Prentice Alvin is the third entry in The Tales of Alvin Maker, a fantasy epic chronicling the life of the titular Alvin. The third book deals with Alvin's experience as an apprentice magical smith. It also deals with his friend Stuart, an escaped black slave, and with their efforts to help Stuart evade slave hunters wielding powerful tracking magic. The novel dwells on themes of American individualism, the barbarity of slavery, and the essential dignity of human life.
After being released from his time with Ta-Kumsaw, an Indian leader who taught Alvin the ways of Indian people, the young boy sets out to start his apprenticeship as a Smith in the town where he was born.

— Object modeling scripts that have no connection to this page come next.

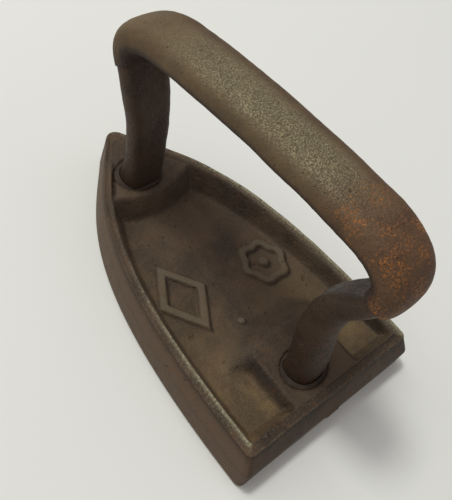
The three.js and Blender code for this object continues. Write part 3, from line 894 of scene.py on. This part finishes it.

# The grip, with painted shade on its right flank and beneath, and a band of wear that is partly a painted
# sheen
GRIP_DARK, GRIP_PALE, GRIP_FLECK = colour(92, 75, 52), colour(108, 89, 61), colour(74, 60, 46)
GRIP_FLANK_SHADE, GRIP_UNDER, GRIP_PIT = colour(78, 60, 46), colour(56, 44, 39), colour(40, 32, 27)
RUBBED_AND_SHEEN, RUBBED_BRIGHT_SHEEN, RUBBED_DARK = colour(108, 101, 78), colour(156, 149, 118), colour(62, 54, 42)
REAR_BROWN, REAR_STAIN, REAR_GRAIN = colour(80, 57, 44), colour(58, 38, 30), colour(118, 88, 60)
RUST_DEEP, RUST_ORANGE = colour(116, 76, 46), colour(166, 108, 52)

# The cement with its painted shade, and the floor under the iron
CEMENT_DARK, CEMENT_PALE = colour(52, 43, 36), colour(68, 56, 46)
CEMENT_LIP, CEMENT_PAINTED_SHADE = colour(84, 72, 60), colour(26, 21, 19)
PAPER_DARK, PAPER_PALE = colour(229, 232, 228), colour(233, 236, 232)


def feed(tree, socket, value):
    """Sets a node's input to a value, or links it to another node's output."""
    if isinstance(value, bpy.types.NodeSocket):
        tree.links.new(value, socket)
    else:
        socket.default_value = value


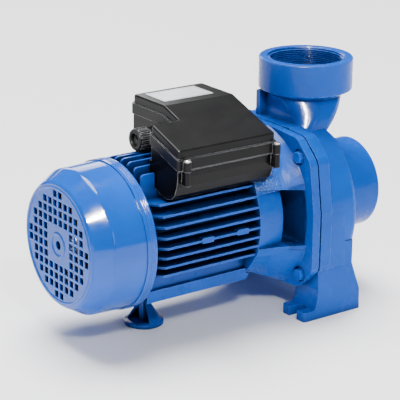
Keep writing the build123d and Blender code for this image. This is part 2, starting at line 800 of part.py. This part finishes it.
def make_box_base():
    outline = box_outline(LID_DEPTH) + [(BOX_NEAR_Y, BOX_FLOOR_Z), (BOX_FAR_Y, BOX_FLOOR_Z)]
    body = slab_x(outline, CAP_X0, BOX_X1) - box_plan_cut()
    pod = slab_x(capacitor_outline(0), CAP_X0, BOX_X1)
    body = body + (pod & block(CAP_X0 - 5, BOX_X1 + 5, -90, 0, 150, BOX_FLOOR_Z + 1))
    body = body - lid_hollow()
    body = body - slab_x(capacitor_outline(2.5), CAP_X0 + 2.5, BOX_X1 - 2.5)
    body = body - screw_bosses(LUG_R, LID_BOSS_DROP, -3, 3.0)
    body = body + screw_bosses(BOSS_R, 27, LID_BOSS_DROP, 7.0) - lid_screw_holes(22)
    return body - cyl_x(8.5, BOX_X0 - 5, BOX_X0 + 8, GLAND_Y, GLAND_Z)


def make_label():
    return block(BOX_X0 + 10, BOX_X1 - 18, 9.5, BOX_FAR_Y - 9, BOX_TOP_Z, BOX_TOP_Z + 0.6)


def make_capacitor():
    can = cyl_x(20, CAP_X0 + 8, 6, -54, 194)
    cap = cyl_x(6, 6, 11, -54, 194)
    return can + cap


def make_terminal_block():
    body = block(-40, 8, 4, 30, BOX_FLOOR_Z + 2.5, 214)
    studs = [cyl_z(2.2, 213, 221, -32 + 16 * i, 17) for i in range(3)]
    return body + studs


def make_gland_body():
    thread = cyl_x(8.5, BOX_X0, BOX_X0 + 7, GLAND_Y, GLAND_Z)
    sketch_plane = Plane(origin=(BOX_X0 - 8, GLAND_Y, GLAND_Z), x_dir=(0, 1, 0), z_dir=(1, 0, 0))
    hexagon = extrude(sketch_plane * RegularPolygon(12, 6), 8, (1, 0, 0))
    body = thread + hexagon + cyl_x(9.5, BOX_X0 - 20, BOX_X0 - 8, GLAND_Y, GLAND_Z)
    return body - cyl_x(6.5, BOX_X0 - 25, BOX_X0 + 10, GLAND_Y, GLAND_Z)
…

While there he meets a young half-black boy by the name of Arthur Stuart, the son of a slave and a slave-owner who has been adopted by the owners of the local guesthouse.
Another new friend comes in the form of Miss Margaret Larner, who he later discovers to be the "torch" who helped him to be born so many years ago, and with whom he has been strangely linked since that day.
Eventually, Alvin is forced into helping Arthur to escape some slave-hunters, something that requires him to slightly change Arthur's DNA enough to prevent the hunters' knacks from identifying the runaway child. Alvin also creates a plow of living gold, which is bestowed with magical properties, as his journeyman piece to release himself from his apprenticeship as a Smith (and also as a Maker).
The story ends with Alvin and Arthur leaving the town and returning to Alvin's home in the west.